La desorientación siempre va conmigo. Es una compañera que me arrebata la atención hacia el espacio y las señales más simples, y me lleva por caminos poco ortodoxos, a veces sinuosos y confusos. Pero está bien, porque suele poner a prueba mi capacidad de disimulo y me quita la vergüenza de pasar por el mismo lugar una y otra vez en busca del letrero preciso que me indique a dónde debo ir. Es que sorprendentemente, los caminos que suelo recorrer regularmente parecen transformarse de una forma tan vertiginosa, que mi cerebro es incapaz de reconocer las mismas esquinas, las luces, los grafitis y los colores de las paredes.
El problema es que la ciudad nunca es exactamente igual.
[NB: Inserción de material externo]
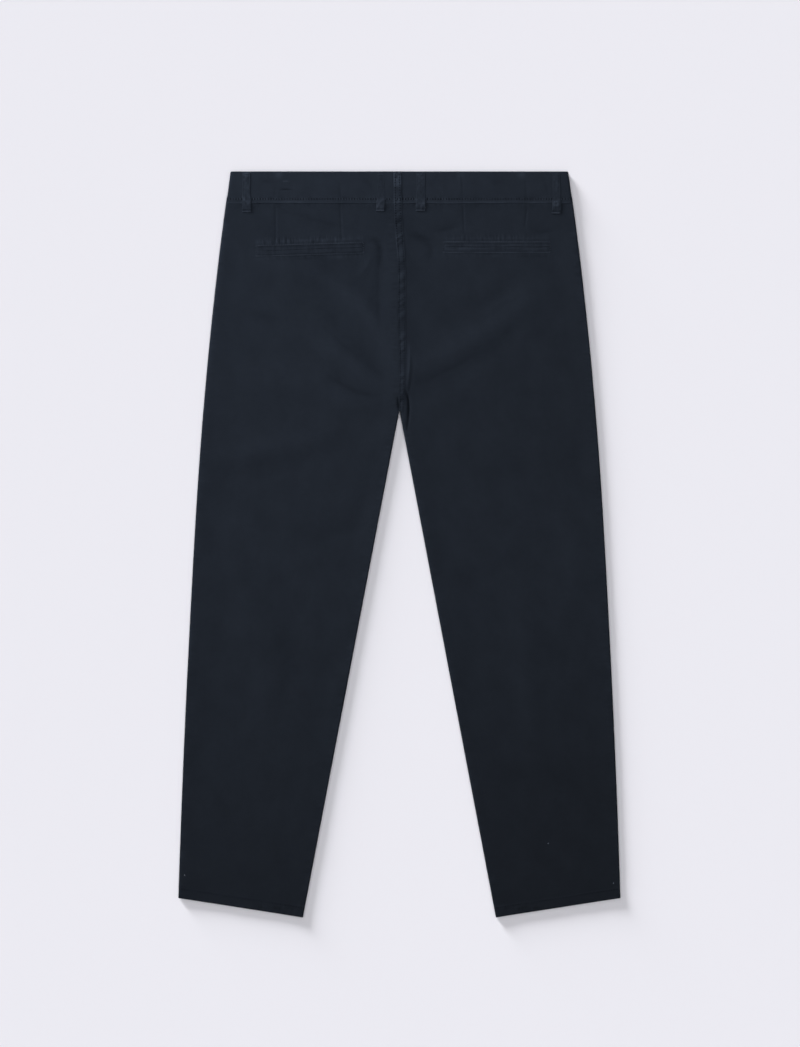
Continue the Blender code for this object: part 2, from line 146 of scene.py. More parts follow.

Se encuentra en una dinámica tan rápida, que ha absorbido mi orientación natural basada en el espacio y el tiempo -que en algún momento respondía a referentes naturales y estables, como el movimiento del sol-, y la ha convertido en una inagotable inquietud por el triunfo del contrarreloj contra las obras públicas, contra el azar y, sobre todo, en un caótico impulso por reconocer señales gráficas que me hagan moverme como lo establecieron los burócratas dictadores del planeamiento urbano. Y todo esto se vuelve más notorio en los pasadizos subterráneos que suelo utilizar para transportarme, porque aunque éstos están diseñados para que se agilice el transporte, a mí el hecho de andar por debajo de la ciudad con la consigna de ver la luz del sol hasta que llegue a mi lugar de destino siempre se me complica un poco.
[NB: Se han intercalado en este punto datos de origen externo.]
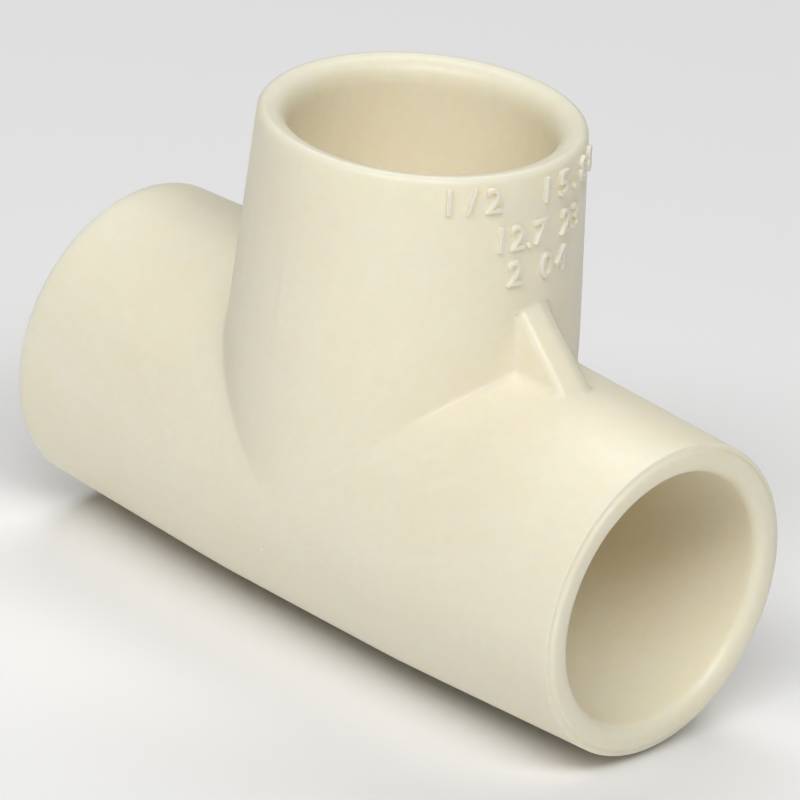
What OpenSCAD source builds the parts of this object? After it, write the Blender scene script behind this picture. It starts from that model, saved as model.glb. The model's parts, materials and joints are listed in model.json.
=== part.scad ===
// Equal socket tee for half-inch hot and cold water tube, moulded in one piece.
// The run lies along X and the branch points up along Z. The origin is straight below
// the point where the two axes cross, on the surface that the run rests on.

/* [Tube sockets] */
// Outside diameter of the tube that is cemented in
tube_d = 15.88; // [12:0.01:22.4]
// Gap between the tube and the parallel seat of its socket, on each side
seat_gap = 0.01; // [0.01:0.01:0.05]
// Gap between the tube and the mouth of its socket, on each side
entry_gap = 0.1; // [0.06:0.01:0.3]
// How deep a tube goes in, from the mouth to the tube stop
socket_depth = 12.7; // [8:0.1:20]
// Length of the parallel seat, up from the tube stop
seat_l = 6.35; // [4:0.05:7.5]
// Radius of the rounded edge that leads the tube into each end of the run
lead_in_r = 0.7; // [0.3:0.05:1.2]
// Width of the shoulder that stops the tube
stop_w = 1.25; // [0.8:0.05:1.8]

/* [Lengths] */
// From the run's tube stops to the line of the branch socket's wall
run_stop_gap = 2.35; // [1.5:0.05:8]
// From the branch's tube stop to the line of the run socket's wall
branch_stop_gap = 2.35; // [1.5:0.05:8]

/* [Walls] */
// Wall of every limb at its mouth, outside the socket
mouth_wall = 1.86; // [1.6:0.02:3]
// Wall of the run round the waterway
run_wall = 3.75; // [3:0.05:5]
// Wall of the branch round the waterway, where it is widest
branch_wall = 3.95; // [3:0.05:5]
// Length of the run's middle, which has no draft
run_parallel_l = 15; // [10:0.5:24]
// Height above the run's axis from which the branch is at its widest
branch_wide_from = 6; // [3:0.5:7]
// Height above the run's axis at which the branch's draft begins
branch_draft_from = 9; // [7.5:0.5:12]

/* [Run mouths] */
// How far each of the run's lips is set in where the core meets the cavity
step_w = 0.36; // [0.2:0.02:0.5]
// Length of the lip in front of that step
step_l = 0.2; // [0.15:0.01:0.6]
// Rounding of the lip's outer edge
lip_round_r = 0.15; // [0.05:0.01:0.15]

/* [Branch mouth] */
// Rounding of the outer edge
rim_round_r = 0.38; // [0.2:0.02:0.6]
// Width of the rim, from its outer edge to the crease where the mouth is dished
rim_w = 0.7; // [0.65:0.05:1.2]
// How deep the dish goes, down to the top of the lead-in
dish_depth = 0.15; // [0.05:0.01:0.3]
// How much wider the lead-in is at its top than at its foot, on each side
lead_in_flare = 0.26; // [0.1:0.02:0.4]
// Depth of the lead-in's foot below the rim
lead_in_depth = 1.2; // [0.8:0.05:2]

/* [Crotch] */
// Radius of the fillet where the branch meets the run
crotch_fillet_r = 0.5; // [0.3:0.05:1]
// Thickness of the web in the crotch
web_w = 2.45; // [1.6:0.05:3.2]
// Height of the web's crest above its shoulders
web_crest = 0.58; // [0.3:0.02:0.9]
// How far the web's crest climbs the branch's line above the run
web_rise = 3.9; // [3:0.05:5]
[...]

Es que el metro es una ciudad alterna construida cual inframundo en que el tiempo se detiene, y las personas obsequiamos a la eternidad un montón de horas perdidas, que desaparecerán de la memoria por inútiles, por monótonas y por lineales. En el metro siempre pueden encontrarse las indicaciones exactas sobre cómo llegar a un transborde, en qué estación bajar y hacia dónde caminar para subir de nuevo a la superficie. Sin embargo, esta estricta planeación dejó abierto alguno que otro recoveco que dejó abierta la posibilidad para que las personas desafiáramos las reglas establecidas, y en vez de seguir la flecha que dice exactamente por donde va la “correspondencia”, exploráramos caminos alternos que nos libraran de subir una escalera, de caminar diez pasos más, o mejor aún, nos dieran la valiosísima oportunidad de entrar primero al vagón para correr desesperadamente en busca de apañar un lugar vacío.
Así, aunque hay reglas bien claras que todos los usuarios del metro hemos acatado, siempre se da el caso de que un necio machín insista en entrar al lugar asignado sólo a las féminas perfumadas por las mañanas y sudorosas por las tardes, o de que se hayan creado rutas alternas que hacen irrisoria la existencia de los letreros de “no pasar”. Pero a personas desorientadas como yo, que solemos ir por la vida “papaloteando”, esto nos complica un poco las cosas, porque en medio de la vorágine de una hora pico en una estación concurrida, los desorientados solemos caminar llevados por la masa ingente, y nos damos cuenta muy tarde de que el camino recorrido no es el correcto.
Como muchos de los letreros creados ex profeso para orientar a los neófitos son ignorados por los veteranos, los desorientados tenemos que echar a andar la mexicanísima costumbre de no seguir las reglas y encontrar caminos alternos. Lo más curioso de esto, es que se va convirtiendo poco a poco en La Forma de hacer que obras (como el metro) funcionen, aunque hayan sido planeadas con rigidez matemática. Y así pasa diario, y los letreros se van volviendo obsoletos, pero nadie los quita de su lugar.
Y así fue que por fin comprendí cómo en mi país lo que mejor funciona es la corrupción.